Good morning everyone,
I'm wondering if you could help me understand what's the issue with my code. I already sent a ticket to ENA but I could use a second opinion on this. It's the first time I encounter this issue downloading metadata tsv reports from ENA Portal API, it only happens with very large files (over 100 MB): they are saved to TSV before they are fully downloaded, without showing any error or warning. If I try to download the same file from the browser it's fully downloaded, but it's not what I'm looking for. This is the code:
projectID = "PRJNA43021"
s = rq.session()
retries = Retry(total=5, backoff_factor=0.1, status_forcelist=[429, 500, 502, 503, 504])
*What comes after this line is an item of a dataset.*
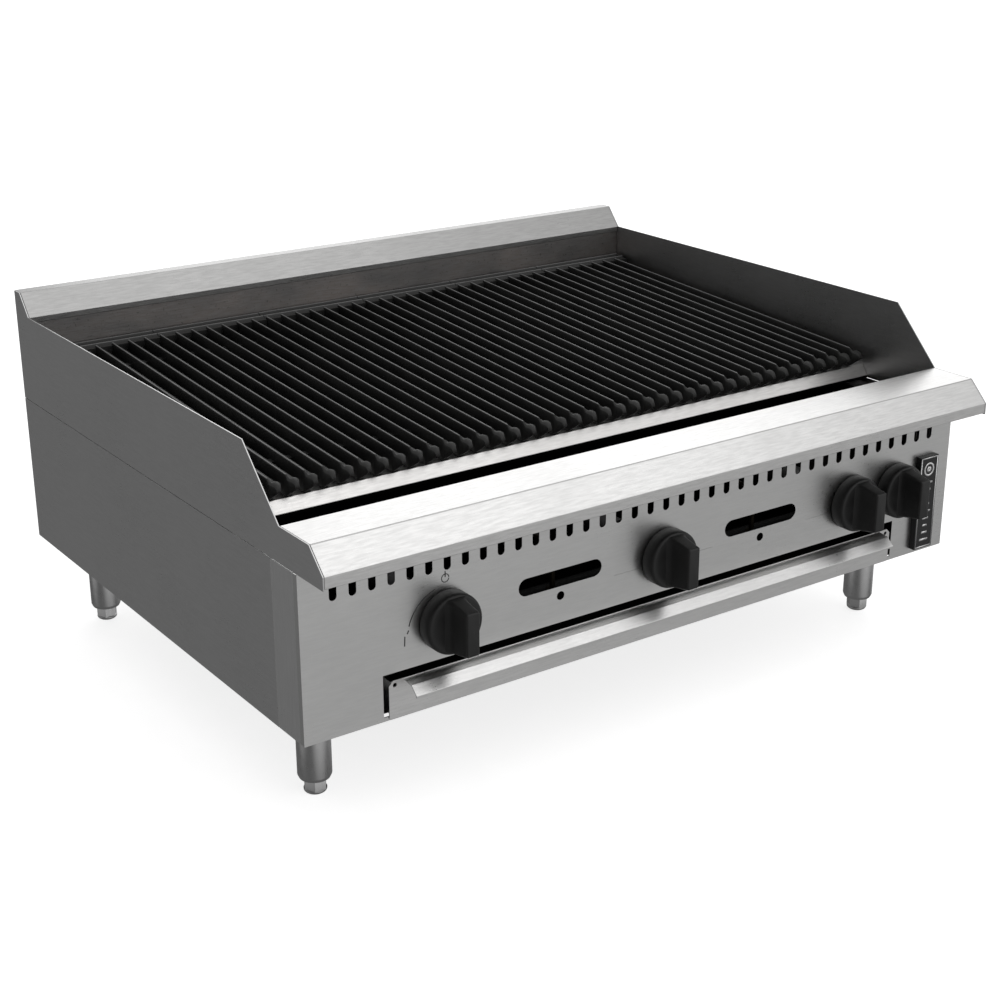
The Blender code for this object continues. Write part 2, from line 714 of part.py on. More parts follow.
def grate_mesh():
    """Seven bars, each a rib beside a lower trough, on cross ties and a rear plate."""
    end = RIDGE_LENGTH
    rib = [(0.0, 0.0), (end, 0.0), (end + 4.0, GRATE_DEEP), (-2.0, GRATE_DEEP), (-12.5, -16.5),
           (-18.0, -11.5), (-16.0, -6.0)]
    trough = [(-14.0, -7.0), (end + 2.0, -7.0), (end + 4.0, -19.0), (-6.0, -18.5), (-16.5, -12.0)]
    rear = [(end - 2.0, -2.0), (end + 7.0, -2.0), (end + 8.5, 0.0), (end + 10.5, 0.0),
            (end + 12.0, -2.0), (end + 20.0, -2.0), (end + 21.5, 0.0), (end + 24.5, 0.0),
            (end + 25.5, -2.0), (end + 25.5, -10.0), (end - 2.0, -10.0)]
    starts = [i * BAR_PITCH for i in range(BARS_PER_GRATE)]

    def ribs(bm):
        for x in starts:
            local_prism(bm, rib, x + 0.2, x + 0.2 + RIB_WIDTH)

    def troughs(bm):
        for x in starts:
            local_prism(bm, trough, x + TROUGH_SPAN[0], x + TROUGH_SPAN[1])

    def ties(bm):
        local_prism(bm, rear, 0.2, GRATE_PITCH - 0.2)
        for y in TIE_PLACES:
            low = GRATE_DEEP + 1.0
            tie = [(y, -12.0), (y + TIE_WIDTH, -12.0), (y + TIE_WIDTH, low), (y, low)]
            local_prism(bm, tie, 1.0, starts[-1] + TROUGH_SPAN[1] - 1.0)

    grate = solid("grate_form", None, ribs, CUTTERS)
    combine(grate, cutter("grate_troughs", troughs), "UNION")
    combine(grate, cutter("grate_ties", ties), "UNION")
    mesh = bake(grate).data
    bpy.data.objects.remove(grate, do_unlink=True)
    return mesh


def make_grates():
    mesh = grate_mesh()
    for i in range(GRATE_COUNT):
        grate = add("grate_%d" % (i + 1), mesh, PART, CAST_IRON)
        grate.location = point((i - GRATE_COUNT / 2) * GRATE_PITCH, RIDGE_FRONT_Y, RIDGE_FRONT_Z)
        grate.rotation_euler.x = GRATE_SLOPE


# ---------------------------------------------------------------- drip tray
def make_tray():
    floor, rim, wall, chamfer = TRAY_FLOOR_Z, TRAY_RIM_Z, TRAY_WALL, TRAY_CHAMFER
    low = TRAY_FACE_LOW
    face = [(2.0 - TRAY_HALF, low), (TRAY_HALF - 2.0, low), (TRAY_HALF, low + 2.0),
            (TRAY_HALF, rim - chamfer), (TRAY_HALF - chamfer, rim), (chamfer - TRAY_HALF, rim),
            (-TRAY_HALF, rim - chamfer), (-TRAY_HALF, low + 2.0)]
    tray = front_plate("drip_tray", STAINLESS, [face], PANEL_Y - GAP - SHEET / 2)
    side = TRAY_HALF - 3.0

    def pan(bm):
        box_into(bm, (-side, PANEL_Y - 0.8, floor), (side, TRAY_BACK_Y, rim - 1.0))

    def hollow(bm):
        box_into(bm, (wall - side, PANEL_Y + 2.0, floor + wall),
                 (side - wall, TRAY_BACK_Y - wall, rim + 10.0))

    def ear_holes(bm):
        for sign in (-1, 1):
            x = sign * (TRAY_HALF - 7.2)
            rod_into(bm, (x, PANEL_Y - 9.0, rim - chamfer), (x, PANEL_Y + 9.0, rim - chamfer), 2.3)

    nose_y, nose_z = LIP_NOSE
    lip_path = [(PANEL_Y - 1.0, rim - 0.5), LIP_FOLD, LIP_NOSE, (nose_y, nose_z - 2.2)]
    lip = bent_sheet("tray_lip", STAINLESS, lip_path, -LIP_HALF, LIP_HALF, thickness=LIP_SHEET)
    body = cutter("tray_pan", pan)
    combine(body, cutter("tray_hollow", hollow), "DIFFERENCE")
    bake(body)
    combine(tray, body, "UNION")
    combine(tray, as_cutter(lip), "UNION")
    combine(tray, cutter("tray_ear_holes", ear_holes), "DIFFERENCE")


make_sides()
make_front_panel()
make_shelf()
make_rear()
make_badge()
make_base()
make_legs()
make_firebox()
make_rails()
make_radiants()
make_burners()
make_gas_train()
make_pilots()
make_knobs()
make_grates()
make_tray()

for item in PART.objects:
    for polygon in item.data.polygons:
        polygon.use_smooth = True
    item.data.set_sharp_from_angle(angle=math.radians(30))
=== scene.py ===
"""Looks for the countertop charbroiler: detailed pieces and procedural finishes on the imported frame."""
import math

import bmesh
import bpy
from mathutils import Euler, Matrix, Vector


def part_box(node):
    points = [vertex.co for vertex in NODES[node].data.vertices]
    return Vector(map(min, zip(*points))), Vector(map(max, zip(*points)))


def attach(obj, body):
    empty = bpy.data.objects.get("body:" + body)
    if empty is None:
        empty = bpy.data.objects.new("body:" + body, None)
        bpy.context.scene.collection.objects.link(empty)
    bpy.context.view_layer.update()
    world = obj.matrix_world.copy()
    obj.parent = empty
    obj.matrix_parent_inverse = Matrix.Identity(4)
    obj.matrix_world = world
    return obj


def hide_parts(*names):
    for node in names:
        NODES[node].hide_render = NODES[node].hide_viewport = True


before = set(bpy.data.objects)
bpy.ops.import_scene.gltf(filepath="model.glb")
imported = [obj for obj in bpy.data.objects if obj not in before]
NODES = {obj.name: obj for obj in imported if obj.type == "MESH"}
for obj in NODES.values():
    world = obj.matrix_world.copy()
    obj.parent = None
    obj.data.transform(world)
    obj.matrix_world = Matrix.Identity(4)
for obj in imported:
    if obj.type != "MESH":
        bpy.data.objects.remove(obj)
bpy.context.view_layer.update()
MM = 0.001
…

s.mount('https://', HTTPAdapter(max_retries=retries))
url = f"https://www.ebi.ac.uk/ena/portal/api/filereport?accession={projectID}&result=read_run&fields=study_accession,secondary_study_accession,sample_accession,secondary_sample_accession,experiment_accession,run_accession,submission_accession,tax_id,scientific_name,instrument_platform,instrument_model,library_name,nominal_length,library_layout,library_strategy,library_source,library_selection,read_count,base_count,center_name,first_public,last_updated,experiment_title,study_title,study_alias,experiment_alias,run_alias,fastq_bytes,fastq_md5,fastq_ftp,fastq_aspera,fastq_galaxy,submitted_bytes,submitted_md5,submitted_ftp,submitted_aspera,submitted_galaxy,submitted_format,sra_bytes,sra_md5,sra_ftp,sra_aspera,sra_galaxy,sample_alias,broker_name,sample_title,nominal_sdev,first_created&format=tsv&download=true&limit=0
headers = {"User-Agent": generate_user_agent()}
download = s.get(url, headers=headers, allow_redirects=True)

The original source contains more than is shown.